Humor is said to be the absolute hardest genre to write in, and the literary definition of “comedy” makes it clear that, against everything you learned in kindergarten, the joy of it is laughing at someone you consider inferior. Needless to say, that leads to the premise that what one person finds funny, another sees as mean. All of this is leading up to the fact that Aho Girl was one of the least humorous comedies I've read in a long time, although I can see where a different person would get a laugh out of it.

There are two main problems with the story: Yoshiko, the eponymous moron is so unbelievably stupid that she quickly becomes incredibly annoying, and a lot of the humor is based on her sexually harassing people. When one character's entire reason for being in the story is to have Yoshiko make jokes about her big breasts while grabbing them, that's especially funny. When it moves on to Yoshiko making comments about the character's breasts existing to distract people with the implication that she does it on purpose, that's not okay. Body shaming makes up an alarming amount of the gags where the Student Monitor (owner of the aforementioned breasts) is concerned, and Yoshiko's inability to comprehend the words “no” and “stop” carry things from “tired boob joke” to flat-out “in poor taste.” The same can be said about her efforts to seduce her male not-really-friend Akkun, who spends most of the book either trying to save Yoshiko from herself or to cut ties with him. Yoshiko's mom, Yoshie, desperately wants Akkun to marry Yoshiko and get her off her hands, and this leads to a chapter about Yoshiko tying Akkun up and trying to get him to nuzzle her breasts. Since Akkun is clearly mad and uncomfortable, this is more disturbing than funny. The same can be said about a horrible chapter where Yoshiko and Yoshie try to get the one girl who befriends Yoshiko to show them her underwear as some sort of purity test. It's really uncomfortable, and having it played off as a silly gag just doesn't sit right. That they eventually harass Sayaka into doing it just makes the whole thing worse.

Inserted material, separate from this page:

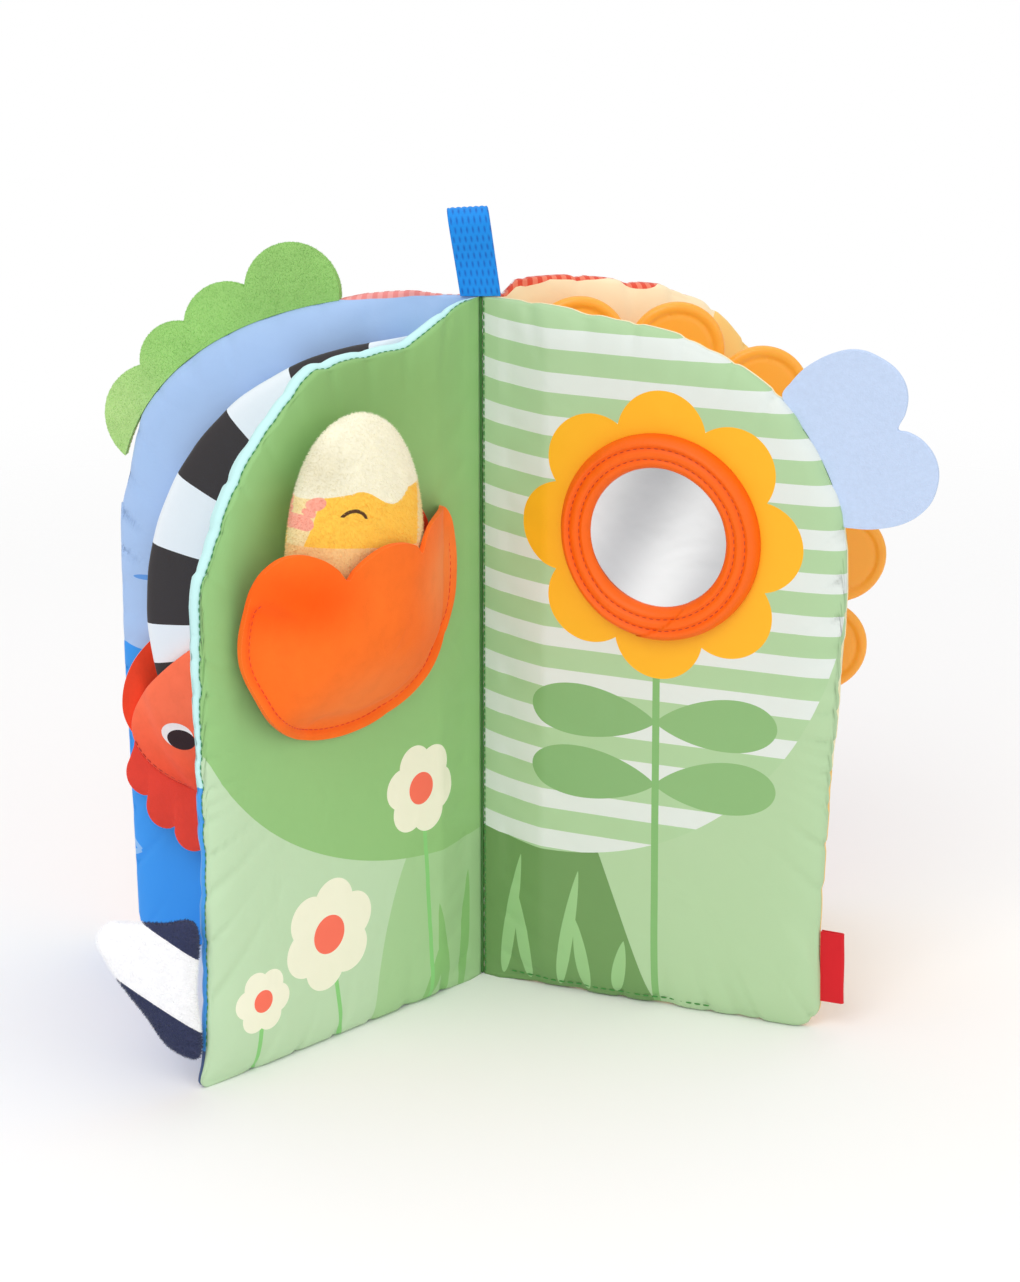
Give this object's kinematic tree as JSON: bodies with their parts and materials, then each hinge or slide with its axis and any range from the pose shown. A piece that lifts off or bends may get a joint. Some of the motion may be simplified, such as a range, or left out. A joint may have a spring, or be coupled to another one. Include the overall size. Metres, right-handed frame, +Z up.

As for the rest of the humor, it's largely centered on Yoshiko being so dumb that she can't even count beyond ten. If she was a side character, that might have worked, but as the heroine of the series, it gets old really quickly. Whether she's truly that unintelligent or is just playing a game does come into question once or twice, but for the most part we're forced to assume that she really is the way she appears to be. Now this may be the teacher in me talking, but it does raise the question of whether or not we're meant to be laughing at someone who has no control over her actions, which would be troubling. But given the series’ status as a humor piece, it's more likely that the creator simply went overboard in his efforts at comedy. In any event, no amount of perfectly competent artwork and good use of the four-panel setup can save this series for me, and if you're tired of sexual harassment being passed off as a joke or okay because a girl is the perpetrator, you should stay away as well.


 

Nik Freeman

Rating: 1

Yoshiko is an idiot. Akkun hates that she's an idiot. Akkun beats up Yoshiko for being an idiot. Yoshiko goes on being an idiot. Yoshiko likes bananas, because she's like a monkey, in that she's an idiot. Apparently this is all hilarious.

It's going to sound familiar talking about the issues with Aho Girl, because the same has been said of all stupid, awful, but popular comedy. Aho Girl isn't just bad, it is annoyingly bad. Yoshiko isn't just stupid, she is aggravatingly stupid. Beyond that, she's just an unlikeable jerk. She refuses to better herself, instead taking pride in being a slacker who will never achieve anything in her life. She even mocks those who are as unintelligent as her but who are actively trying to learn and improve themselves, throwing in their faces how she gets to enjoy life more because she's given up on ever being smarter and chosen instead to leech off society. She's the type of idiot that makes you ashamed to be a human being, like the proud ignoramus who gets interviewed by a news network on the side of the road to provide perspective on a current event, then demonstrates they have no understanding of law or ethics or history or culture of any kind.

Because of how insufferable Yoshiko is, you would think that Akkun would provide catharsis with how regularly he beats her up for her idiocy, but no. Instead he comes off as a bully, even drifting into the area of psychopathy. Clearly the point the series is trying to make is that he's no better than Yoshiko even though he's intelligent and hard-working and she's idiotic and shiftless and so they're both equally valid targets of mockery. Maybe that would actually work if Yoshiko had some sort of redeeming quality, or if they both weren't so heinously awful to the point it wasn't funny. Akkun smacking Yoshiko around does nothing to make either of them better because it does nothing to correct or prevent her behavior, it's just part of their eternal, unfunny double act. They're awful, unlikeable people, and seeing them torment each other isn't worth dealing with their unbearable presences.

Aho Girl is dauntlessly unentertaining. It doesn't merely offer a helping of unfunny jokes, it grabs you by the head and shoves you face-first into the serving bowl. There is simply no getting away from how obnoxious and mean it is, and it's almost disgusting how it seems to interpret this as charming and entertaining.